The predominance of mainstream, conventional agriculture is unsurprising. Farming choices do not exist in isolation but depend upon an entire “food regime” of agribusiness, inputs, subsidies, markets, research and regulation, in which smallholders tend to have minimal influence, control, or lobbying power (McMichael, 2009). A whole set of institutions, regulations, and subsidies have been shaped around the conventional approach, making the implementation of alternatives such as agroforestry more difficult (Franzel et al., 2004; McMichael, 2009). Where political and financial interests exist, current power structures will also tend to resist change. However, if multiple agricultural options can deliver food security to a region, it makes little policy sense to choose those that will compromise soils, biodiversity and ecosystem services, climate, and even social capital more severely.

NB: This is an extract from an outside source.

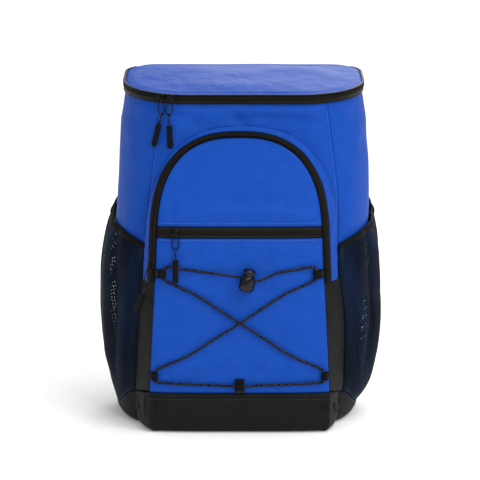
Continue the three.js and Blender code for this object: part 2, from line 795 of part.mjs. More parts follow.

We suggest a target of “high enough yield for food security, with maximal co-benefits,” particularly in the developing world. We recognize that achieving maximum yield (rather than achieving sufficient yield to meet demand) has often been an economic goal, and that conventional agriculture may often be a stronger candidate for achieving this. However, whether we aim for sufficient or maximal yield, it is critical that any calculation of multigoal trade-offs considers historical context and potential, rather than being limited to a snapshot of the present day. Conventional agriculture was not always so productive, but became so due to half a century of intensive investment and research (Pardey, Beintema, Dehmer, & Wood, 2006; Pretty & Bharucha, 2014), and its incremental yield gains have slowed compared with earlier stages of development (IAASTD, 2009; The Royal Society, 2009). In addition, billions of additional dollars are now spent trying to improve conventional agriculture’s poor environmental performance, with limited success (Kleijn et al., 2006; Monke & Johnson, 2010). In comparison, investment in agroecological systems has been an order of magnitude smaller (DeLonge, Miles, & Carlisle, 2016). The implication is that if greater investment were made in less-developed approaches such as agroforestry, yield could increase substantially, greatly reducing or even reversing any current yield gap with conventional agriculture and thus changing trade-off calculations.
In conclusion, we now have the opportunity to refocus both policy and finance, so that they better reflect an appropriate balance of agricultural solutions in a multigoal framework. For less-mainstream techniques such as agroforestry, such a rebalancing would bring large new investment, research, and institutional improvements, driving yields upwards. By assessing and capitalizing on this potential, we could significantly enhance global goals on food security, social well-being, and environmental integrity, as we have committed to under the SDGs.
Declaration of Conflicting Interests
The author(s) declared no potential conflicts of interest with respect to the research, authorship, and/or publication of this article.